UNE LISTE DE NOTIONS ET D'AUTEURS

Inchangés depuis 1973, les programmes actuels de philosophie ne sont qu'une liste de notions et d'auteurs. La massification du lycée, les transformations de la philosophie, le problème de l'évaluation au baccalauréat ressentie par bon nombre d'élèves comme aléatoire, la baisse des effectifs en filière littéraire sont autant de raisons qui ont justifié l'élaboration de nouveaux programmes. « On n'appauvrit rien, il ne s'agit que de mesures de bon sens, personne ne veut supprimer l'enseignement de la philosophie », se défend Alain Renaut, qui estime nécessaire de « produire un aggiornamento minimal de la philosophie ».
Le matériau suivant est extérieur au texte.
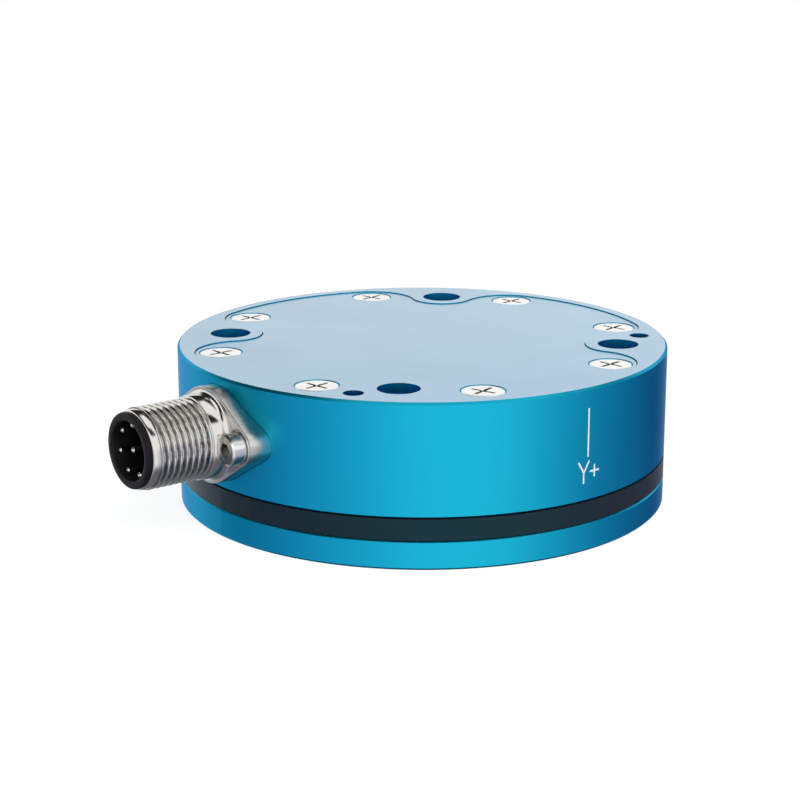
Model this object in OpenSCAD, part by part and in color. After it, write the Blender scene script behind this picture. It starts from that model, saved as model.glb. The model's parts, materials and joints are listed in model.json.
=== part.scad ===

Le président du GTD regrette que la consultation se soit déroulée après la publication des textes officiels et qu'elle ait porté à la fois sur les nouveaux programmes et sur la réduction des horaires en filière scientifique (S) et économique et sociale (ES). André Pessel, inspecteur général honoraire et ancien membre du GTD, souligne que le respect de la liberté philosophique et pédagogique de l'enseignant « est réaffirmé dans les nouveaux programmes » et qu'il serait « invraisemblable que les professeurs de philosophie deviennent plus obéissants ».

Face au mécontentement exprimé lors de la consultation, le GTD, rebaptisé « groupe d'experts » par Jack Lang (Le Monde du 30 novembre 2000), va proposer une version révisée des programmes. Le couplage des notions ne devrait plus être systématique et les questions à ancrage contemporain devraient ouvrir sur des éléments de culture philosophique commune. Une réunion permettant à chaque camp d'exposer ses arguments devait se tenir, mercredi 31 janvier, au ministère. « S'il y a blocage, autant dire "on n'y arrive pas" et garder le programme de 1973 car le pire serait une pseudoréforme avec uniquement une nouvelle liste de notions », estime Alain Renaut. « Nous demandons au ministère de prendre ses responsabilités pour sortir de la crise », prévient Charles Coutel, dont l'association réclame la suspension de l'application de la réforme à la rentrée 2001 et la publication des résultats de la consultation. « Nous sommes favorables à une réduction du nombre de notions, nous acceptons une modification de programme mais pas dans l'esprit qui a été retenu », explique-t-il.

En engageant une consultation, alors même que les textes étaient déjà publiés, M. Lang souhaitait assouplir les relations entre les professeurs de philosophie et le ministère. Mais ce compromis risque d'aboutir au pis à un statu quo, au mieux à une réforme a minima.